** Begin COLLECTED DATA **

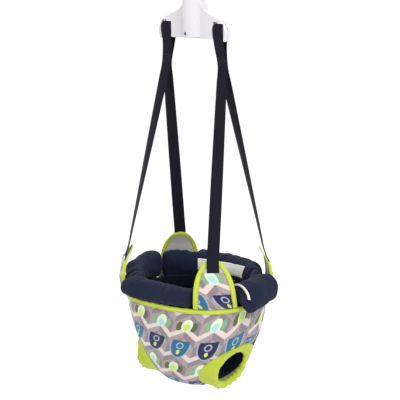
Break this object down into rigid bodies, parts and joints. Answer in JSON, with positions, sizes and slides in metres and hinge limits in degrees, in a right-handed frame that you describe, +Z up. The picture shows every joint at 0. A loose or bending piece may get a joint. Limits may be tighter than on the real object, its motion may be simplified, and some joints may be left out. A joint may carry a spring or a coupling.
{
  "type": "doorway baby jumper",
  "caption": "Doorway baby jumper: a spring clamp, an adjustable strap, a sprung spreader bar and a padded fabric bucket seat with leg cuffs and tabs.",
  "frame": {"origin": "middle of the doorway clamp's grip, halfway between its two pads", "axes": "+Z up, along the hanging line; the rider faces -Y and their left is +X; the clamp grips along Y"},
  "size_m": [0.4527, 0.3366, 1.3817],
  "materials": {
    "white_plastic": "glossy moulded",
    "grey_plastic": "moulded satin",
    "zinc_steel": "zinc plated",
    "spring_steel": "drawn wire",
    "pad_rubber": "matte",
    "webbing": "woven webbing",
    "navy_fabric": "padded woven fabric",
    "lime_fabric": "woven tape",
    "printed_fabric": "printed woven fabric",
    "grey_fabric": "plain woven lining",
    "white_fabric": "woven tape"
  },
  "bodies": {
    "clamp_pivot": {"clamp_pivot_bolt": "zinc_steel", "clamp_pivot_nut": "zinc_steel", "clamp_strap_spool": "grey_plastic", "clamp_torsion_spring": "spring_steel"},
    "clamp_front": {"clamp_arm_front": "white_plastic", "clamp_pad_front": "pad_rubber"},
    "clamp_rear": {"clamp_arm_rear": "white_plastic", "clamp_pad_rear": "pad_rubber"},
    "upper_strap": {"hanging_strap": "webbing"},
    "hanger": {"hanger_cap": "white_plastic", "hanger_bar": "zinc_steel", "guard_tube": "grey_plastic", "spring_upper_pin": "zinc_steel", "bounce_spring": "spring_steel"},
    "adjuster": {"strap_adjuster": "grey_plastic"},
    "spreader": {"spreader_front_shell": "white_plastic", "spreader_rear_shell": "white_plastic", "spreader_base_screw": "zinc_steel", "screw_wing_left": "zinc_steel", "screw_wing_right": "zinc_steel", "strap_roller_left": "grey_plastic", "strap_roller_right": "grey_plastic", "spring_lower_pin": "zinc_steel"},
    "seat": {"seat_strap_left": "webbing", "seat_strap_right": "webbing", "seat_liner": "navy_fabric", "seat_base_pad": "navy_fabric", "collar_front": "navy_fabric", "collar_left": "navy_fabric", "collar_back": "navy_fabric", "collar_right": "navy_fabric", "leg_cuff_left": "lime_fabric", "leg_cuff_right": "lime_fabric", "rim_binding": "lime_fabric", "tab_front_left_binding": "lime_fabric", "tab_front_right_binding": "lime_fabric", "tab_back_left_binding": "lime_fabric", "tab_back_right_binding": "lime_fabric", "seat_outer_shell": "printed_fabric", "tab_front_left_outer": "printed_fabric", "tab_front_right_outer": "printed_fabric", "tab_back_left_outer": "printed_fabric", "tab_back_right_outer": "printed_fabric", "tab_front_left_lining": "grey_fabric", "tab_front_right_lining": "grey_fabric", "tab_back_left_lining": "grey_fabric", "tab_back_right_lining": "grey_fabric", "care_label": "white_fabric"}
  },
  "joints": [
    {"name": "clamp_front_open", "type": "hinge", "parent": "clamp_pivot", "child": "clamp_front", "pos_m": [0, 0, -0.11], "axis": [1, 0, 0], "range_deg": [0, 16], "stiffness_Nm_per_rad": 0.8, "springref_deg": -25.78},
    {"name": "clamp_rear_open", "type": "hinge", "parent": "clamp_pivot", "child": "clamp_rear", "pos_m": [0, 0, -0.11], "axis": [1, 0, 0], "range_deg": [-16, 0], "stiffness_Nm_per_rad": 0.8, "springref_deg": 25.78},
    {"name": "strap_swing", "type": "hinge", "parent": "clamp_pivot", "child": "upper_strap", "pos_m": [0, 0, -0.11], "axis": [1, 0, 0], "range_deg": [-12, 12]},
    {"name": "strap_adjust", "type": "slide", "parent": "upper_strap", "child": "hanger", "axis": [0, 0, -1], "range_m": [0, 0.085], "deforming": ["hanging_strap"]},
    {"name": "adjuster_travel", "type": "slide", "parent": "upper_strap", "child": "adjuster", "axis": [0, 0, -1], "range_m": [0, 0.17]},
    {"name": "spring_extension", "type": "slide", "parent": "hanger", "child": "spreader", "axis": [0, 0, -1], "range_m": [0, 0.09], "stiffness_N_per_m": 1200, "springref_m": -0.022, "deforming": ["bounce_spring"]},
    {"name": "seat_swing", "type": "hinge", "parent": "spreader", "child": "seat", "pos_m": [0, 0, -0.4647], "axis": [1, 0, 0], "range_deg": [-15, 15]}
  ],
  "couplings": [
    {"joint": "clamp_rear_open", "follows": "clamp_front_open", "ratio": -1},
    {"joint": "adjuster_travel", "follows": "strap_adjust", "ratio": 2}
  ]
}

** End COLLECTED DATA **

### EXERCISE AIM
Word for word, write out all of the data above.

### ANSWER TO THIS PROBLEM
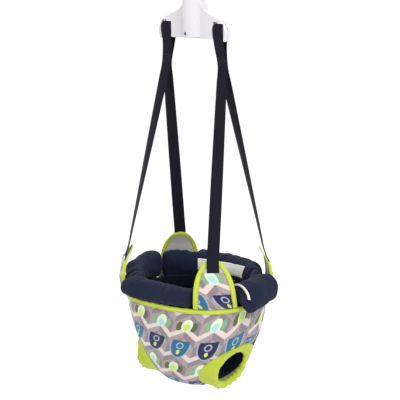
Break this object down into rigid bodies, parts and joints. Answer in JSON, with positions, sizes and slides in metres and hinge limits in degrees, in a right-handed frame that you describe, +Z up. The picture shows every joint at 0. A loose or bending piece may get a joint. Limits may be tighter than on the real object, its motion may be simplified, and some joints may be left out. A joint may carry a spring or a coupling.
{
  "type": "doorway baby jumper",
  "caption": "Doorway baby jumper: a spring clamp, an adjustable strap, a sprung spreader bar and a padded fabric bucket seat with leg cuffs and tabs.",
  "frame": {"origin": "middle of the doorway clamp's grip, halfway between its two pads", "axes": "+Z up, along the hanging line; the rider faces -Y and their left is +X; the clamp grips along Y"},
  "size_m": [0.4527, 0.3366, 1.3817],
  "materials": {
    "white_plastic": "glossy moulded",
    "grey_plastic": "moulded satin",
    "zinc_steel": "zinc plated",
    "spring_steel": "drawn wire",
    "pad_rubber": "matte",
    "webbing": "woven webbing",
    "navy_fabric": "padded woven fabric",
    "lime_fabric": "woven tape",
    "printed_fabric": "printed woven fabric",
    "grey_fabric": "plain woven lining",
    "white_fabric": "woven tape"
  },
  "bodies": {
    "clamp_pivot": {"clamp_pivot_bolt": "zinc_steel", "clamp_pivot_nut": "zinc_steel", "clamp_strap_spool": "grey_plastic", "clamp_torsion_spring": "spring_steel"},
    "clamp_front": {"clamp_arm_front": "white_plastic", "clamp_pad_front": "pad_rubber"},
    "clamp_rear": {"clamp_arm_rear": "white_plastic", "clamp_pad_rear": "pad_rubber"},
    "upper_strap": {"hanging_strap": "webbing"},
    "hanger": {"hanger_cap": "white_plastic", "hanger_bar": "zinc_steel", "guard_tube": "grey_plastic", "spring_upper_pin": "zinc_steel", "bounce_spring": "spring_steel"},
    "adjuster": {"strap_adjuster": "grey_plastic"},
    "spreader": {"spreader_front_shell": "white_plastic", "spreader_rear_shell": "white_plastic", "spreader_base_screw": "zinc_steel", "screw_wing_left": "zinc_steel", "screw_wing_right": "zinc_steel", "strap_roller_left": "grey_plastic", "strap_roller_right": "grey_plastic", "spring_lower_pin": "zinc_steel"},
    "seat": {"seat_strap_left": "webbing", "seat_strap_right": "webbing", "seat_liner": "navy_fabric", "seat_base_pad": "navy_fabric", "collar_front": "navy_fabric", "collar_left": "navy_fabric", "collar_back": "navy_fabric", "collar_right": "navy_fabric", "leg_cuff_left": "lime_fabric", "leg_cuff_right": "lime_fabric", "rim_binding": "lime_fabric", "tab_front_left_binding": "lime_fabric", "tab_front_right_binding": "lime_fabric", "tab_back_left_binding": "lime_fabric", "tab_back_right_binding": "lime_fabric", "seat_outer_shell": "printed_fabric", "tab_front_left_outer": "printed_fabric", "tab_front_right_outer": "printed_fabric", "tab_back_left_outer": "printed_fabric", "tab_back_right_outer": "printed_fabric", "tab_front_left_lining": "grey_fabric", "tab_front_right_lining": "grey_fabric", "tab_back_left_lining": "grey_fabric", "tab_back_right_lining": "grey_fabric", "care_label": "white_fabric"}
  },
  "joints": [
    {"name": "clamp_front_open", "type": "hinge", "parent": "clamp_pivot", "child": "clamp_front", "pos_m": [0, 0, -0.11], "axis": [1, 0, 0], "range_deg": [0, 16], "stiffness_Nm_per_rad": 0.8, "springref_deg": -25.78},
    {"name": "clamp_rear_open", "type": "hinge", "parent": "clamp_pivot", "child": "clamp_rear", "pos_m": [0, 0, -0.11], "axis": [1, 0, 0], "range_deg": [-16, 0], "stiffness_Nm_per_rad": 0.8, "springref_deg": 25.78},
    {"name": "strap_swing", "type": "hinge", "parent": "clamp_pivot", "child": "upper_strap", "pos_m": [0, 0, -0.11], "axis": [1, 0, 0], "range_deg": [-12, 12]},
    {"name": "strap_adjust", "type": "slide", "parent": "upper_strap", "child": "hanger", "axis": [0, 0, -1], "range_m": [0, 0.085], "deforming": ["hanging_strap"]},
    {"name": "adjuster_travel", "type": "slide", "parent": "upper_strap", "child": "adjuster", "axis": [0, 0, -1], "range_m": [0, 0.17]},
    {"name": "spring_extension", "type": "slide", "parent": "hanger", "child": "spreader", "axis": [0, 0, -1], "range_m": [0, 0.09], "stiffness_N_per_m": 1200, "springref_m": -0.022, "deforming": ["bounce_spring"]},
    {"name": "seat_swing", "type": "hinge", "parent": "spreader", "child": "seat", "pos_m": [0, 0, -0.4647], "axis": [1, 0, 0], "range_deg": [-15, 15]}
  ],
  "couplings": [
    {"joint": "clamp_rear_open", "follows": "clamp_front_open", "ratio": -1},
    {"joint": "adjuster_travel", "follows": "strap_adjust", "ratio": 2}
  ]
}